Exercise –
What lines of the data include the string "corner"? Copy them all.

Provided data –
Start
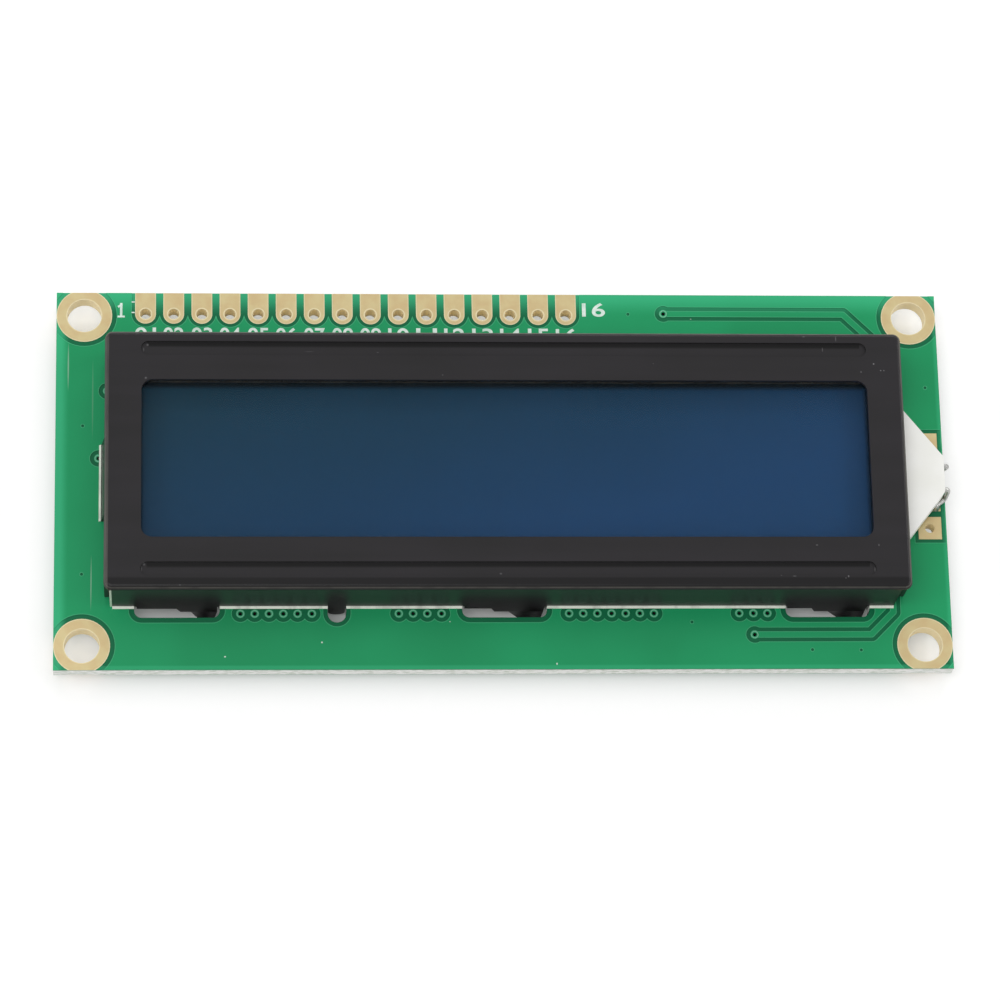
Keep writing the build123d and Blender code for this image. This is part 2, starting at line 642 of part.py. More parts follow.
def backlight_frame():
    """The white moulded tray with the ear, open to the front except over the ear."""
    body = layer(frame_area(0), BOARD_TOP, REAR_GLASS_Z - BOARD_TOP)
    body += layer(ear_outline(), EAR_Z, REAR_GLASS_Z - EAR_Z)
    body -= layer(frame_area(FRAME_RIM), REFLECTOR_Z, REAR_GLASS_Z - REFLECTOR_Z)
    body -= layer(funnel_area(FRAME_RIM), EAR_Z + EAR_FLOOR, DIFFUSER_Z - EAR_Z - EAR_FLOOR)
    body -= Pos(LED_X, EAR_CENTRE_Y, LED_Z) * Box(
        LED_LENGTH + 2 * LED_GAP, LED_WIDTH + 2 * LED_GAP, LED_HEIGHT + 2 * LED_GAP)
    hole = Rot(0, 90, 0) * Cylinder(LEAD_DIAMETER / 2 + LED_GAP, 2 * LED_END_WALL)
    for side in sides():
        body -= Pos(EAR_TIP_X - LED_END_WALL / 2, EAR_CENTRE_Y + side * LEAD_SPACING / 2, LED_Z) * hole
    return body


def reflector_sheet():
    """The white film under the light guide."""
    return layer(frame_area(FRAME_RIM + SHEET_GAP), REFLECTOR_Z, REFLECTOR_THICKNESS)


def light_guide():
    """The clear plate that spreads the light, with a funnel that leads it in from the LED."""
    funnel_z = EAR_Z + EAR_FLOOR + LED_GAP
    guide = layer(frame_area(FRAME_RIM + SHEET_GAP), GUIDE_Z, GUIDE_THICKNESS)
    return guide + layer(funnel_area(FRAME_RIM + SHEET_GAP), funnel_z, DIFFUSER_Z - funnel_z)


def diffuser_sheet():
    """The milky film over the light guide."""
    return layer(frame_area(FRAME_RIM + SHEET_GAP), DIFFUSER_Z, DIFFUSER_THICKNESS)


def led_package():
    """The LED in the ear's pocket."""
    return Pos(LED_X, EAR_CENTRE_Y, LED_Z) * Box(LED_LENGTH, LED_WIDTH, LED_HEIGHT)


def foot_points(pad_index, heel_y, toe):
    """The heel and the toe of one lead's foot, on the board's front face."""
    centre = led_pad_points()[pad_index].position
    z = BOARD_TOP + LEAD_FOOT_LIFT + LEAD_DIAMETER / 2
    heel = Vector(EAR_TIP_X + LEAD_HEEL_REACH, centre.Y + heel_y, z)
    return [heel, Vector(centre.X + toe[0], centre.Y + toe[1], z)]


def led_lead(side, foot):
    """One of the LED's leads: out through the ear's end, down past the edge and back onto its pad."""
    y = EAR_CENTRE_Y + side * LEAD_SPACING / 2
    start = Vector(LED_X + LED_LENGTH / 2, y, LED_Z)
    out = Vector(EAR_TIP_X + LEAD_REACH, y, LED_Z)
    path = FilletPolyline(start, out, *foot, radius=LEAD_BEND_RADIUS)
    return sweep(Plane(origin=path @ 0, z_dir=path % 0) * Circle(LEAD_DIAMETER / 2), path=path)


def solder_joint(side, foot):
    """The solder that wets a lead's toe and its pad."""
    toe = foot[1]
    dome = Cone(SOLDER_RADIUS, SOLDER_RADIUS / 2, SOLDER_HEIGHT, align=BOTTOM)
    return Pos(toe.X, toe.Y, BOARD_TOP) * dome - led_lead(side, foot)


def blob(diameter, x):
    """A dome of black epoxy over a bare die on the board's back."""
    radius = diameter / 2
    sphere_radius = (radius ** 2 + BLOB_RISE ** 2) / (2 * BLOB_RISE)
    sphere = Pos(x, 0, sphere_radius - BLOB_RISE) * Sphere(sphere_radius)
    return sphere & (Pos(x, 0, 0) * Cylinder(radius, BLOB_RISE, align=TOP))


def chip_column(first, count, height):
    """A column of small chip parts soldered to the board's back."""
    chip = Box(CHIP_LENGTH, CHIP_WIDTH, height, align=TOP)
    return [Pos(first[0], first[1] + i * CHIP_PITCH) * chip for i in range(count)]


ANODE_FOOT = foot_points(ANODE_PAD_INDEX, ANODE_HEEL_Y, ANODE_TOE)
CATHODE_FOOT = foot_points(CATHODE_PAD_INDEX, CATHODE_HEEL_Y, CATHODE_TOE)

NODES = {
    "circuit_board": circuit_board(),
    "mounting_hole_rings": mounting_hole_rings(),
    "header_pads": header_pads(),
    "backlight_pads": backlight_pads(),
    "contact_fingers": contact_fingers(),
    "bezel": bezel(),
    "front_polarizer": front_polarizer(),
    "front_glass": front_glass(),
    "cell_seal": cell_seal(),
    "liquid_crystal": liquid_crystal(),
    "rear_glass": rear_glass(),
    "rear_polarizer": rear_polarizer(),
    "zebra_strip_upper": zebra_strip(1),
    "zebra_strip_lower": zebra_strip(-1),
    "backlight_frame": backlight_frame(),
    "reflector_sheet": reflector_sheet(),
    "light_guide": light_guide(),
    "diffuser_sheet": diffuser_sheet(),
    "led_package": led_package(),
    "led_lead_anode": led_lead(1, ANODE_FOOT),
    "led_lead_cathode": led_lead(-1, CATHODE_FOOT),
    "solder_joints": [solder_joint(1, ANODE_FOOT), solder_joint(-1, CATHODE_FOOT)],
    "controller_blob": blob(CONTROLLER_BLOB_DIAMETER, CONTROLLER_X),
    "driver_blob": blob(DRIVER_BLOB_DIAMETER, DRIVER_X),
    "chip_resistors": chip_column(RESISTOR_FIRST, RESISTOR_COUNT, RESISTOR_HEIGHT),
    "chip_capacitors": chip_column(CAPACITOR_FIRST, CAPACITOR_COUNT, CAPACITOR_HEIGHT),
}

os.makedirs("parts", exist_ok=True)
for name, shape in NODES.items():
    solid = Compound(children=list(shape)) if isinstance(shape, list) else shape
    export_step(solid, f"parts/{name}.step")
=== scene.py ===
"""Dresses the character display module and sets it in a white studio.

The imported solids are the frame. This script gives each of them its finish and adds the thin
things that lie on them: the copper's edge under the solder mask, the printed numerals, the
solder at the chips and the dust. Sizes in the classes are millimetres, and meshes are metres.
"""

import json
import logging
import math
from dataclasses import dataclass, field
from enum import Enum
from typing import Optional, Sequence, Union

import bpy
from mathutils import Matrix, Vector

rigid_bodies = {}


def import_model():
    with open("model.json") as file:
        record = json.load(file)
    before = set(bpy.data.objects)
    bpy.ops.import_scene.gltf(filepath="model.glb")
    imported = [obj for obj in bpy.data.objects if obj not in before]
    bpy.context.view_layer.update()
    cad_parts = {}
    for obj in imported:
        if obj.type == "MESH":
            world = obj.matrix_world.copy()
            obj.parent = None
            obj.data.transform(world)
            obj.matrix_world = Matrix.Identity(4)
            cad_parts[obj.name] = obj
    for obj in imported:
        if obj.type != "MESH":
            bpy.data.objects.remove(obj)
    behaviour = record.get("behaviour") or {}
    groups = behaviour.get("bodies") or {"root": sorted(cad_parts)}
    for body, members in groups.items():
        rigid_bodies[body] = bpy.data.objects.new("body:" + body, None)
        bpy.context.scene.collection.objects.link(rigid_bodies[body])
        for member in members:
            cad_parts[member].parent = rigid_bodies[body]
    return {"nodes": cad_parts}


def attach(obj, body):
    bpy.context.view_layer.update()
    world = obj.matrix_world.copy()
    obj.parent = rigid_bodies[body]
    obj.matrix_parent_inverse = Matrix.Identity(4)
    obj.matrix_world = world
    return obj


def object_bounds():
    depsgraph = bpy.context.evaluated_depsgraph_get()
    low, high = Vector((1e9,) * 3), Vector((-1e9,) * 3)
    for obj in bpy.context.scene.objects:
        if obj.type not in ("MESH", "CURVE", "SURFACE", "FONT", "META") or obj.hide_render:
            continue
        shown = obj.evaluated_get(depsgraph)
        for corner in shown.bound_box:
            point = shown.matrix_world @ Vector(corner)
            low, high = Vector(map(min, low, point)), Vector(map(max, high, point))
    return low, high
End
Worked solution –
        for corner in shown.bound_box:
            point = shown.matrix_world @ Vector(corner)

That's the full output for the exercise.